Can a restaurant charge service fees on takeout or delivery?
It may do so if the charge and its scope are clearly disclosed before the customer confirms the order. A restaurant should not apply a dine-in-only charge to takeout or delivery without notice.
Does the service charge go directly to restaurant workers?
Under Republic Act No. 11360 and the applicable DOLE rules, service charges collected by covered hotels, restaurants, and similar establishments must be distributed completely among covered employees, excluding managerial employees.
Where can I complain about a hidden restaurant charge?
Start by requesting correction or refund from the restaurant. If the matter remains unresolved, file a complaint through the DTI Consumer Care portal or the appropriate DTI regional or provincial office. Include the itemized bill, proof of payment, menu photographs, screenshots, and written communications.
Do foreign tourists have the right to file a complaint?
Yes. Philippine consumer law does not restrict the definition of a consumer to Filipino citizens. Foreign customers should preserve transaction records and provide a reliable contact address for DTI notices.
Key Takeaways
- Displayed restaurant prices should already include VAT when applicable.
- A separately imposed service charge should not be hidden inside the displayed menu price.

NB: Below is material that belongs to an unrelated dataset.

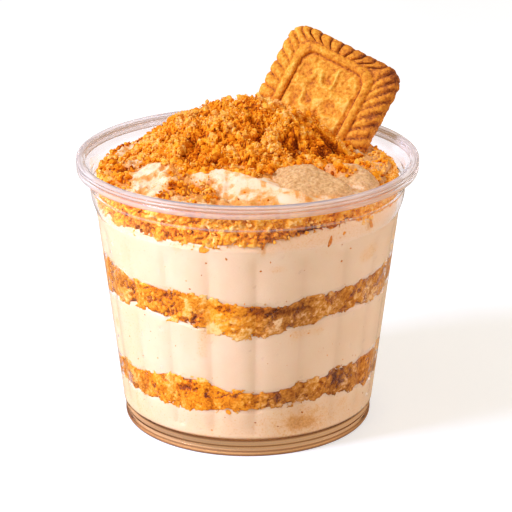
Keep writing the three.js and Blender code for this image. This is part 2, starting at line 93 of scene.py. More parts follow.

# Places on the wall where the crumbs are paler or darker: azimuth, height, half the width in
# # degrees, half the height and the change of tone. The last four, broad and darker, are painted
# # shade over the left and right sides
CRUMB_PATCHES = [
    (-12, 39.5, 6, 3.2, 0.28),
    (9.5, 43.2, 12, 1.4, -0.34),
    (-14, 44, 7, 0.9, -0.3),
    (-3, 40.6, 4, 1.8, 0.24),
    (18.6, 65.3, 5, 1.3, -0.26),
    (32, 65, 14, 0.5, -0.45),
    (60, 66.5, 13, 3.5, 0.1),
    (32, 14.2, 20, 0.7, -0.3),
    (6, 63.2, 5, 1.8, -0.22),
    (-56, 43, 7, 2.5, -0.15),
    (-34, 42, 13, 3, 0.1),
    (-37, 66.8, 8, 0.5, 0.4),
    (-24, 65.6, 6, 0.4, 0.35),
    (-2, 66.6, 5, 0.4, 0.3),
    (-30, 63.2, 4, 1, -0.2),
    (46, 66.5, 9, 2, 0.04),
    (-2, 67, 16, 1.6, 0.1),
    # Painted shade over the left and right sides
    (-42, 65, 24, 5, -0.12),
    (-28, 43, 14, 6, -0.16),
    (-40, 17, 34, 6, -0.16),
    (40, 18, 26, 6, -0.14),
]

# Smears of crumbs and moisture in the cream at the wall: azimuth, height, half the width in
# # degrees, half the height and strength. The broad ones low down and the tall one on the far left
# # are painted shade: darker towards the bottom and on the far left
SMEARS_AND_SHADE = [
    (24, 9.2, 5.5, 1.6, 0.95),
    (24, 10, 16, 5, 0.22),
    (-60, 40, 15, 45, 0.12),
    (24, 8, 40, 9, 0.1),
    (0, 6, 400, 7, 0.1),
    (20, 10.5, 2, 0.8, 0.35),
    (11, 55.1, 3, 0.9, 0.3),
    (5.6, 60.4, 1, 1.6, 0.5),
    (51, 63, 2, 2, 0.45),
    (48.6, 17, 3, 1, 0.25),
    (-30, 47.5, 5, 0.8, 0.2),
]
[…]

- The restaurant should disclose the service-charge rate clearly before the customer orders.
- Philippine law does not require all restaurants to charge 10%.
- Republic Act No. 11360 governs the distribution of collected service charges to covered employees.
- An undisclosed or misleading service charge may be challenged under the Consumer Act.
- Customers should request an itemized bill, preserve menu photographs and receipts, and first ask the restaurant to correct the charge.
- Unresolved pricing disputes may be brought to DTI for mediation and, when necessary, formal consumer adjudication.